As Grandma sleeps, Brooke wriggles in and out of my arms. She can’t stop moving, talking, laughing.

She trips over a wire plugged into the wall, triggering a call to the front desk. An attendant rushes in and I reassure him that everything is fine, apologizing for the inconvenience. He smiles at Brooke as he takes his leave.

She is scripting at hyper speed –

My head is not a football!

Is Winnie the Pooh a boy or a girl?

Ow!

Eh? What’s that dear?

They are all her routines with her great grandma. She’s cracking herself up at the memories.

I relish her joy but I’m worried that she’s laughing too loudly.

“Shh, baby,” I whisper in her ear, “We don’t want to wake Oomah.”

Her tolerance for noise has run thin. I fear the angry “Shhh!” that will accompany a stir. I pull Brooke close and try, try, try to gently reign her in.

“Let’s just sit quietly,” I whisper.

It’s not working. Of course it’s not working.

I know it’s time to leave, but I can’t yet. When I asked Grandma earlier if she wanted us to go so that she could sleep she clutched my hand and said, “I don’t ever want you to go, my love.”

I just … can’t.

“Please, kiddo,” I whisper urgently, “I need you to sit with Mama. Oomah’s sleeping. We need to be quiet so that she can rest.”

She squeals happily. Loudly.

I am at a loss as to how I can convince her that we need to be quiet to show Oomah love.

Her love is loud and messy and big, not quiet and gentle and small.

She giggles and worms her way out of my arms, heading for the corner of the tiny room. I try not to panic.

And then I watch in silence as she reaches for the blanket that we brought Oomah the last time we were here – the blue one, her favorite color, gloriously soft. The one that I told the girls I wanted to find because I wanted to “leave Oomah with a hug” when we had to go home.

I watch in silence as Brooke brings the blanket to the bed and spreads it out over her great-grandmother, slowly, carefully placing it on her sleeping form. She pats it down and, without another look, walks away.

Tears well in my eyes as she turns to the door and says, “It’s time to go.”

I bring her out to Luau to wait in the dining room while I sit for a few more minutes, trying to convince myself that it’s okay to leave.

As we’re finally packing up to go, I ask everyone if they want to come back in to give Oomah a hug and say goodbye.

Katie all but yells, “Yes!” and runs down the hall, eager for more time. Luau follows.

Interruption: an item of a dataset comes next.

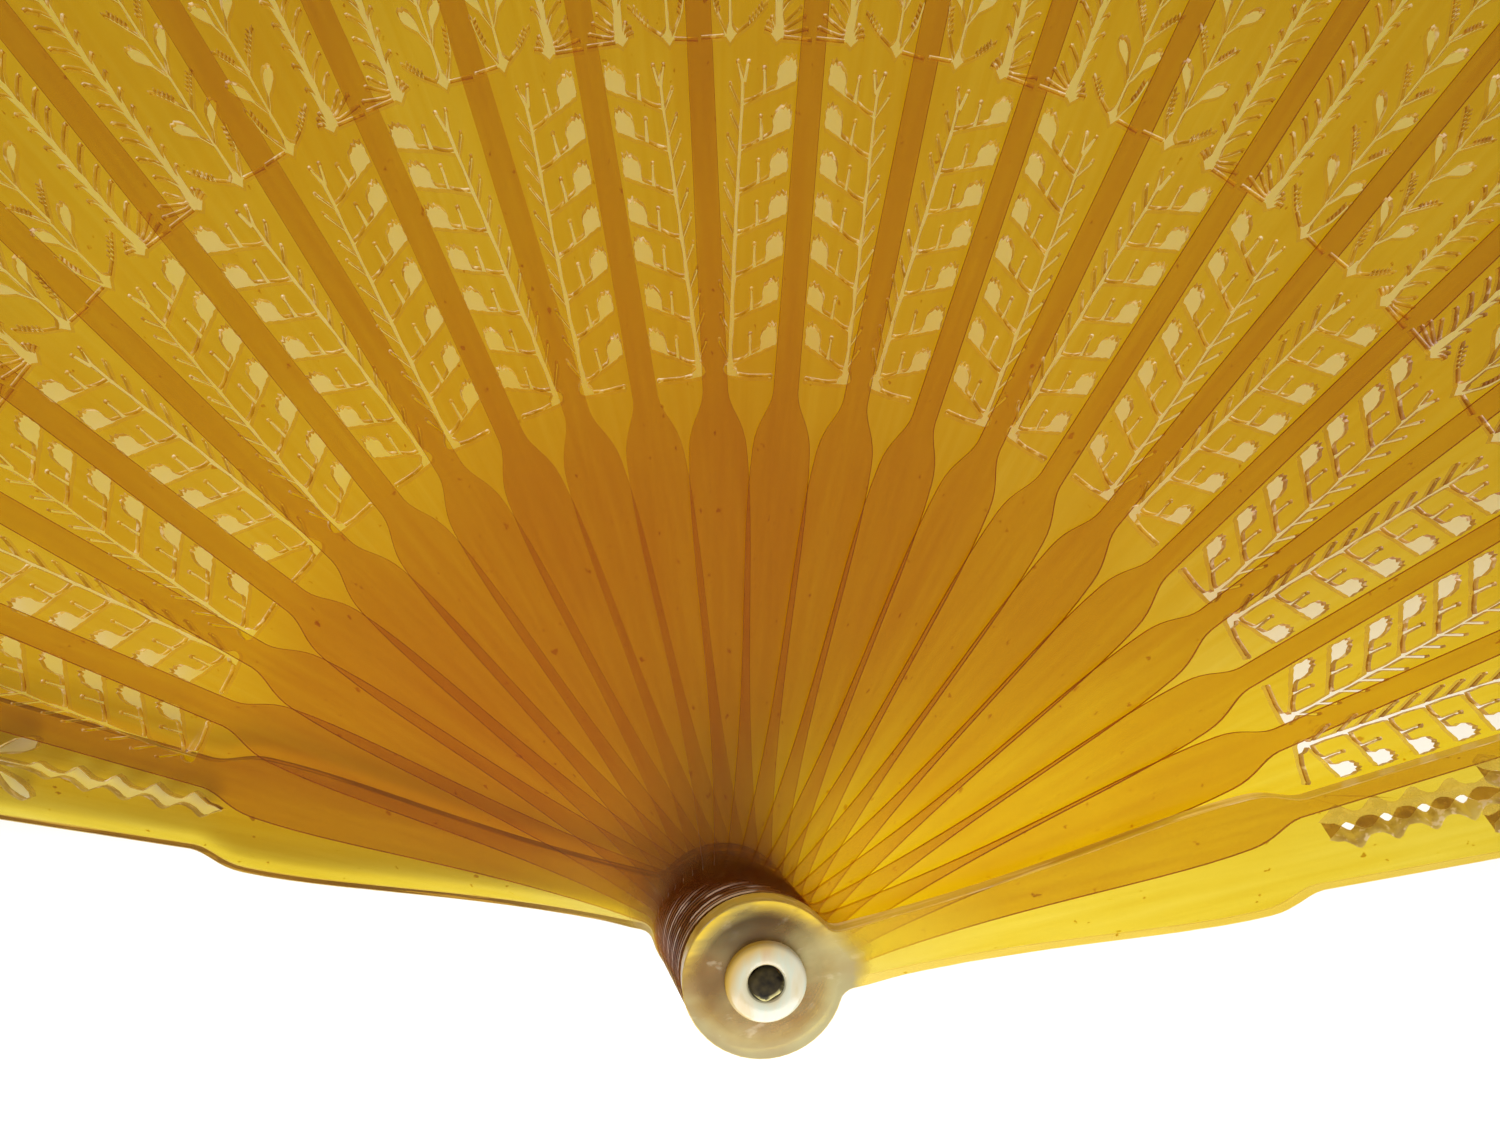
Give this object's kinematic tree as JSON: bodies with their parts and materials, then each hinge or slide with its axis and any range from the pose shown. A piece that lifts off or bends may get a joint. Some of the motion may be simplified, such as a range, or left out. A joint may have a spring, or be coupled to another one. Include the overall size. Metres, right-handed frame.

And Brooke answers as if it is the most obvious thing in the world, “I already did.”

 

8 thoughts on “a hug

  1. That brought a tearful start to my day. You all gave your hugs in your own ways but damn Brooke was, yet again, amazing! Oomah knows she is much loved!

    Love you,
    Mom

  2. Jess, Let Brooke go and be herself. Believe me it’s not bothering Ooma, even though she may appear asleep, she is still feeling,hearing, and storing up good memories. She and Brooke need to make those memories such as they are, for when that time comes. Brooke being herself and not tip toeing around it makes it a lot easier on everyone. I am sure I haven’t explained myself very well, I hope you understand my message. 🙂

  3. All that love is learned by what they see around them. You both are doing a GREAT job.
    I know Mom knows you are there and how much you love her.
    How does the statement go, “I love you more today than yesterday but less than tomorrow”. That’s how I always feel about you…
    Dad

  4. My my, Brooke always has the grace we all so long for and many never find.Grace is quiet,small,unmoving,inside her loud,giant,can’t be still being.We miss it if we do not listen for the quiet inside the loud.